Guilt boxes: gifts you don’t like, hand-me-downs you never asked for.
Old projects: supplies for hobbies you’ve quietly stopped doing.
Create a donation exit spot near the door. Not in the hall where it becomes a trip hazard, but close enough that it leaves the house easily.
For storage that looks warm, use natural baskets (seagrass, water hyacinth) for grab-and-go bins. They make “put it away” feel less like a chore.
Keep it tidy with tiny habits (so you don’t have to do a big declutter again)
Decluttering isn’t a one-time event. It’s a light routine that keeps your home from filling back up.
Aim for three habits:
Monthly edit: one area each month, quick and painless.
Weekly 10-minute reset: tidy the main surfaces and floors.
One-in, one-out: for clothes, toys, mugs, and toiletries.
Shopping guardrails help too. Before buying, check what you already own. Duplicate items are how clutter creeps in while you’re convinced you’re being “prepared”.
The 10-minute evening reset that makes mornings easier
Keep it boring and repeatable:
Clear the main surfaces.
Return items to their homes.
Set out tomorrow’s essentials (keys, bag, lunchbox).

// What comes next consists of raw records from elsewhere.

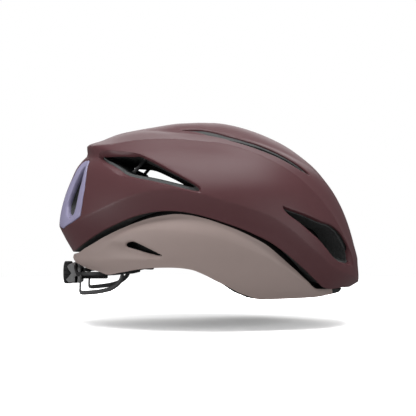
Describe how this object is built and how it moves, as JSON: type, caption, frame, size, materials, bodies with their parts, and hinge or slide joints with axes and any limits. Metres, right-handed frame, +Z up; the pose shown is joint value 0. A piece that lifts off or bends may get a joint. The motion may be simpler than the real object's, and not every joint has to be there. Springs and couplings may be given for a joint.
{
  "type": "road bike helmet",
  "caption": "Road bike helmet with a ball-and-socket slip layer between upper and lower halves, vents, rear ports, pads and a dial-adjusted rear cradle.",
  "frame": {"origin": "centre of the helmet's footprint on the floor, in the middle plane, below the slip layer's ball centre", "axes": "+X towards the wearer's front, +Y towards the wearer's left, +Z up"},
  "size_m": [0.275, 0.2092, 0.1566],
  "materials": {
    "upper_skin": "soft satin burgundy film",
    "foam": "black expanded bead foam",
    "port_bezel": "satin grey purple",
    "inner_frame": "black nylon",
    "slip_elastomer": "dark grey elastomer",
    "lower_skin": "matt taupe film",
    "pad_fabric": "black knitted pad cover",
    "black_nylon": "black moulded nylon",
    "screw_steel": "blackened steel",
    "housing_grey": "grey moulded nylon",
    "dial_rubber": "dark grey rubber",
    "gear_plastic": "off-white acetal",
    "lower_rail": "black moulded nylon"
  },
  "bodies": {
    "inner": {"inner_liner": "foam", "lower_shell": "lower_skin", "brow_pad": "pad_fabric", "crown_pad_right": "pad_fabric", "crown_pad_left": "pad_fabric", "side_pad_right": "pad_fabric", "side_pad_left": "pad_fabric", "strap_anchors": "black_nylon", "temple_strip_right": "black_nylon", "temple_strip_left": "black_nylon", "temple_pins": "black_nylon", "height_rail": "black_nylon", "rail_screws": "screw_steel"},
    "tethers": {"slip_tethers": "slip_elastomer"},
    "outer": {"outer_shell": "upper_skin", "outer_liner": "foam", "bezel_right": "port_bezel", "bezel_left": "port_bezel", "slot_bridges": "inner_frame", "vent_struts": "inner_frame"},
    "cradle": {"height_stem": "black_nylon", "housing_base": "housing_grey", "housing_cover": "housing_grey", "housing_screws": "screw_steel"},
    "dial": {"dial_knob": "dial_rubber", "pinion": "gear_plastic", "dial_screw": "screw_steel"},
    "right_band": {"arm_right": "black_nylon", "lower_rail_right": "lower_rail"},
    "left_band": {"arm_left": "black_nylon", "lower_rail_left": "lower_rail"}
  },
  "joints": [
    {"name": "slip_yaw", "type": "hinge", "parent": "inner", "child": "tethers", "pos_m": [0, 0, 0.033], "axis": [0, 0, 1], "range_deg": [-1.5, 1.5], "stiffness_Nm_per_rad": 5},
    {"name": "slip_pitch", "type": "hinge", "parent": "tethers", "child": "outer", "pos_m": [0, 0, 0.033], "axis": [0, 1, 0], "range_deg": [-0.8, 0.8], "stiffness_Nm_per_rad": 8},
    {"name": "cradle_height", "type": "slide", "parent": "inner", "child": "cradle", "axis": [0, 0, 1], "range_m": [-0.016, 0]},
    {"name": "dial_turn", "type": "hinge", "parent": "cradle", "child": "dial", "pos_m": [-0.13, 0, 0.0185], "axis": [-1, 0, 0], "range_deg": [0, 115]},
    {"name": "right_band_slide", "type": "slide", "parent": "cradle", "child": "right_band", "axis": [0, 1, 0], "range_m": [0, 0.0081]},
    {"name": "left_band_slide", "type": "slide", "parent": "cradle", "child": "left_band", "axis": [0, -1, 0], "range_m": [0, 0.0081]}
  ],
  "couplings": [
    {"joint": "right_band_slide", "follows": "dial_turn", "m_per_rad": 0.004},
    {"joint": "left_band_slide", "follows": "dial_turn", "m_per_rad": 0.004}
  ]
}
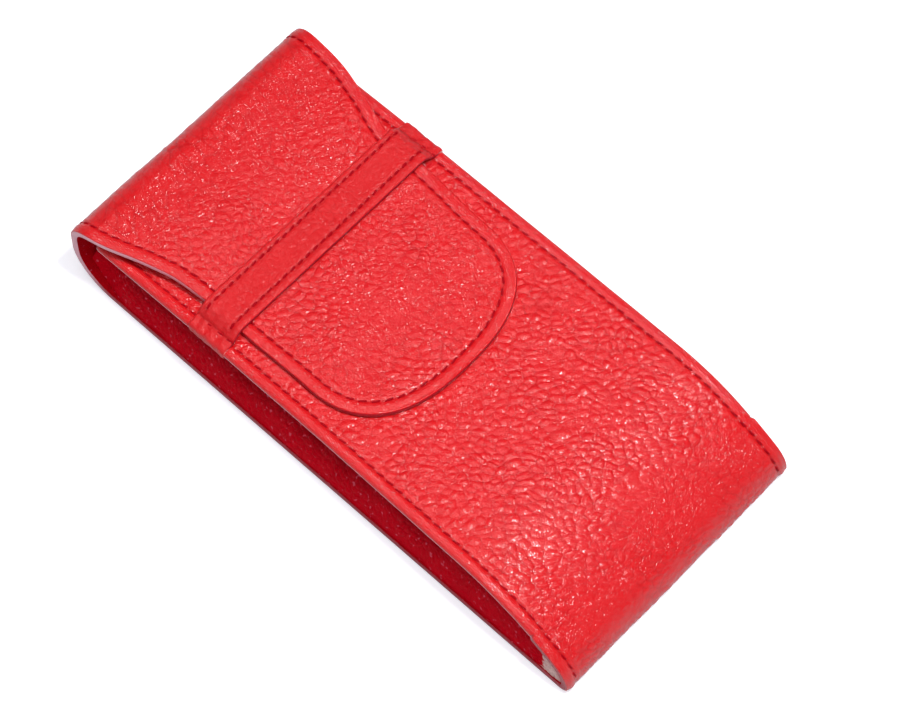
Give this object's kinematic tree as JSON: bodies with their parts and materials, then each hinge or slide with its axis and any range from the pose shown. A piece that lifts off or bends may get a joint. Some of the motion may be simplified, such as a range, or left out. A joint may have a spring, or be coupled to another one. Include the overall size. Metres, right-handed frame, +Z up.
{
  "type": "leather flap case",
  "caption": "Slim red pebbled-leather case with folded side gussets and a long rounded flap that tucks under a stitched cross band.",
  "frame": {"origin": "centre of the footprint, on the surface the case lies on", "axes": "+X across the case to its right side, +Y along it to the fold of the flap, +Z up out of the front panel"},
  "size_m": [0.075, 0.158, 0.0256],
  "materials": {
    "pebbled_leather": "pebbled grain, semi-gloss, edges painted",
    "gusset_leather": "fine pebbled grain, semi-gloss",
    "band_leather": "fine grain, semi-gloss",
    "lining_leather": "smooth matt",
    "band_backing": "smooth matt",
    "thread": "twisted thread, satin"
  },
  "bodies": {
    "case": {"wrap_leather": "pebbled_leather", "wrap_lining": "lining_leather", "gusset_left": "gusset_leather", "gusset_right": "gusset_leather", "band_leather": "band_leather", "band_lining": "band_backing", "front_left_thread": "thread", "front_right_thread": "thread", "back_left_thread": "thread", "back_right_thread": "thread", "mouth_thread": "thread", "band_upper_thread": "thread", "band_lower_thread": "thread"},
    "turn_low": {"turn_low_leather": "pebbled_leather", "turn_low_lining": "lining_leather", "turn_low_thread": "thread"},
    "turn_high": {"turn_high_leather": "pebbled_leather", "turn_high_lining": "lining_leather", "turn_high_thread": "thread"},
    "flap": {"flap_leather": "pebbled_leather", "flap_lining": "lining_leather", "flap_thread": "thread"}
  },
  "joints": [
    {"name": "fold_low", "type": "hinge", "parent": "case", "child": "turn_low", "pos_m": [0, 0.07207, 0.00112], "axis": [-1, 0, 0], "range_deg": [0, 50], "deforming": ["band_leather", "band_lining", "band_upper_thread", "band_lower_thread"]},
    {"name": "fold_middle", "type": "hinge", "parent": "turn_low", "child": "turn_high", "pos_m": [0, 0.07859, 0.00889], "axis": [-1, 0, 0], "range_deg": [0, 44.5]},
    {"name": "fold_top", "type": "hinge", "parent": "turn_high", "child": "flap", "pos_m": [0, 0.0768, 0.0223], "axis": [-1, 0, 0], "range_deg": [0, 80.5]}
  ],
  "couplings": [
    {"joint": "fold_middle", "follows": "fold_low", "ratio": 0.89},
    {"joint": "fold_top", "follows": "fold_low", "ratio": 1.61}
  ]
}
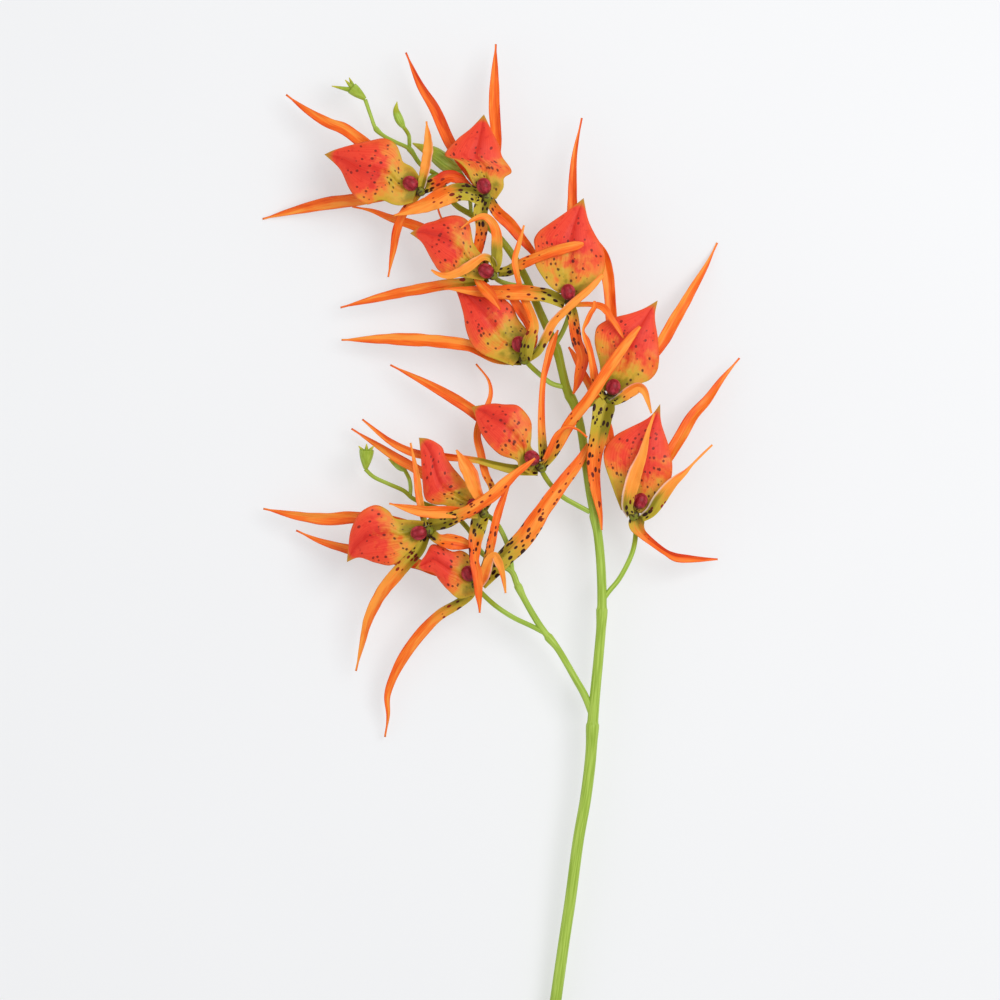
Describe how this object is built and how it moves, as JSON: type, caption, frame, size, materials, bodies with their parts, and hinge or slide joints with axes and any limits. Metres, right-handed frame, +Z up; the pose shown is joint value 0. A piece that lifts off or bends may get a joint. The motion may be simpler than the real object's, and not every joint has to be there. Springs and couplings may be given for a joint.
{
  "type": "spider orchid spray",
  "caption": "Cut, branched spray of orange spider orchids lying flat: spidery tepals, broad crimson lips, round wine-red columns, buds and a long green stem.",
  "frame": {"origin": "the flat on the underside of the stem near its cut end, on the surface that the spray lies on", "axes": "+X to the right and +Y up the spray as seen from above, +Z up"},
  "size_m": [0.2881, 0.6442, 0.054],
  "materials": {
    "stem": "satin yellow-green",
    "tepals": "satin orange, yellow-green with brown spots at the hub",
    "lip": "satin crimson fading to yellow-green, with dark spots",
    "column": "satin wine red"
  },
  "bodies": {
    "root": {"stem": "stem", "bloom_a_tepals": "tepals", "bloom_a_lip": "lip", "bloom_a_column": "column", "bloom_b_tepals": "tepals", "bloom_b_lip": "lip", "bloom_b_column": "column", "bloom_c_tepals": "tepals", "bloom_c_lip": "lip", "bloom_c_column": "column", "bloom_d_tepals": "tepals", "bloom_d_lip": "lip", "bloom_d_column": "column", "bloom_e_tepals": "tepals", "bloom_e_lip": "lip", "bloom_e_column": "column", "bloom_f_tepals": "tepals", "bloom_f_lip": "lip", "bloom_f_column": "column", "bloom_g_tepals": "tepals", "bloom_g_lip": "lip", "bloom_g_column": "column", "bloom_h_tepals": "tepals", "bloom_h_lip": "lip", "bloom_h_column": "column", "bloom_i_tepals": "tepals", "bloom_i_lip": "lip", "bloom_i_column": "column", "bloom_j_tepals": "tepals", "bloom_j_lip": "lip", "bloom_j_column": "column", "bloom_k_tepals": "tepals", "bloom_k_lip": "lip", "bloom_k_column": "column"}
  },
  "joints": []
}
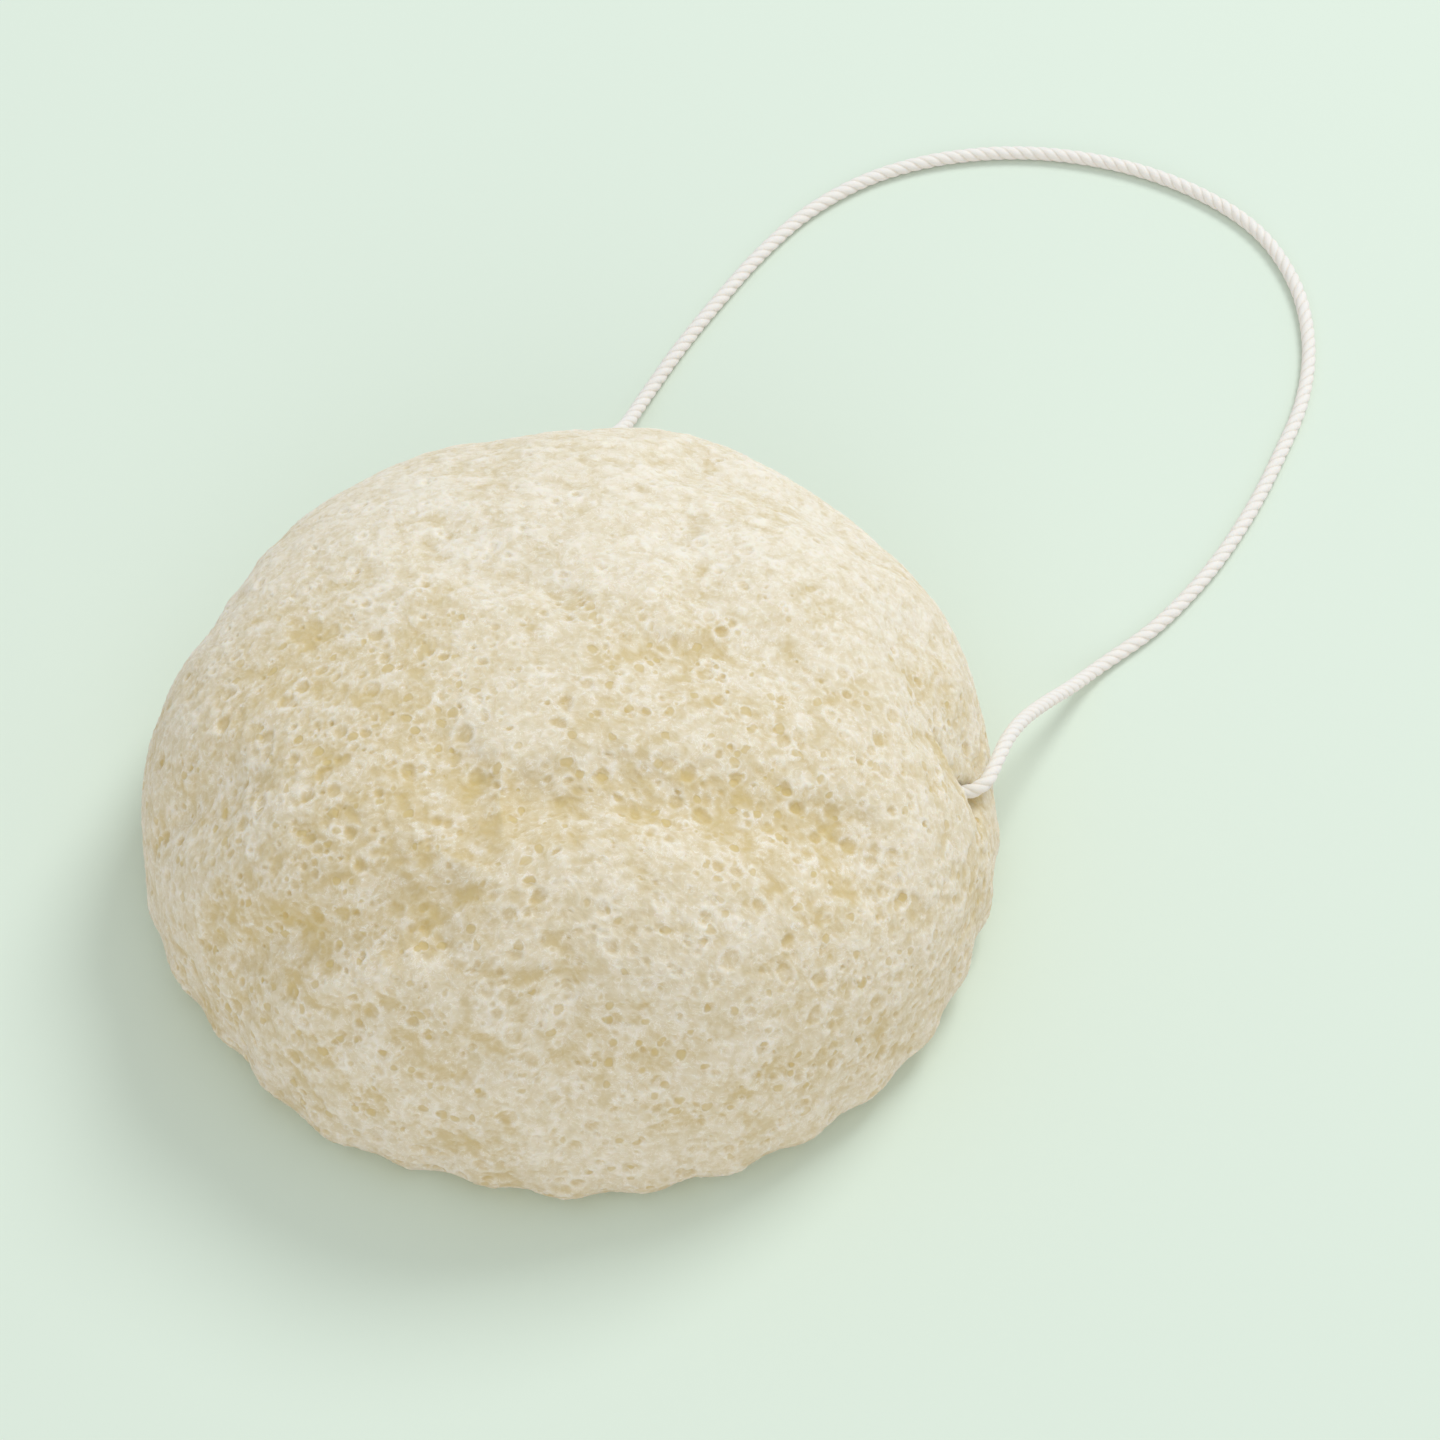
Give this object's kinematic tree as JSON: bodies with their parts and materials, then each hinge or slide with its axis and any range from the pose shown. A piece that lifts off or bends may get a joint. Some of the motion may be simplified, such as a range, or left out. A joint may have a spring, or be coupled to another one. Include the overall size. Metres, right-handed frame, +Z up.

Do one quick wipe if something’s sticky.
Ten minutes is short enough to do even when you’re tired, and long enough to change the feel of the house.
Donation and recycling routine: make leaving the house the last step
Donation bag drift is real. Bags sit by the door for weeks, then start to feel like part of the décor.
Pick one plan and stick to it:
One day a week: drop donations off on your usual route.
Or schedule a collection: especially for bulkier items.
Keep a small donation box in a cupboard, not the hallway. When it’s full, it goes out. That way, your “tidy-up tool” doesn’t become new clutter.
Conclusion
A decluttered home feels lighter in a way you can’t quite explain until you live it. You find things fast, clean in minutes, and walk through your rooms without stepping around piles. Keep the approach simple: set rules, sort first, go room by room, give items a home, then maintain with tiny habits.
Choose one room today, set a 20-minute timer, and start. You don’t need a perfect house, you just need one clear space that proves change is possible.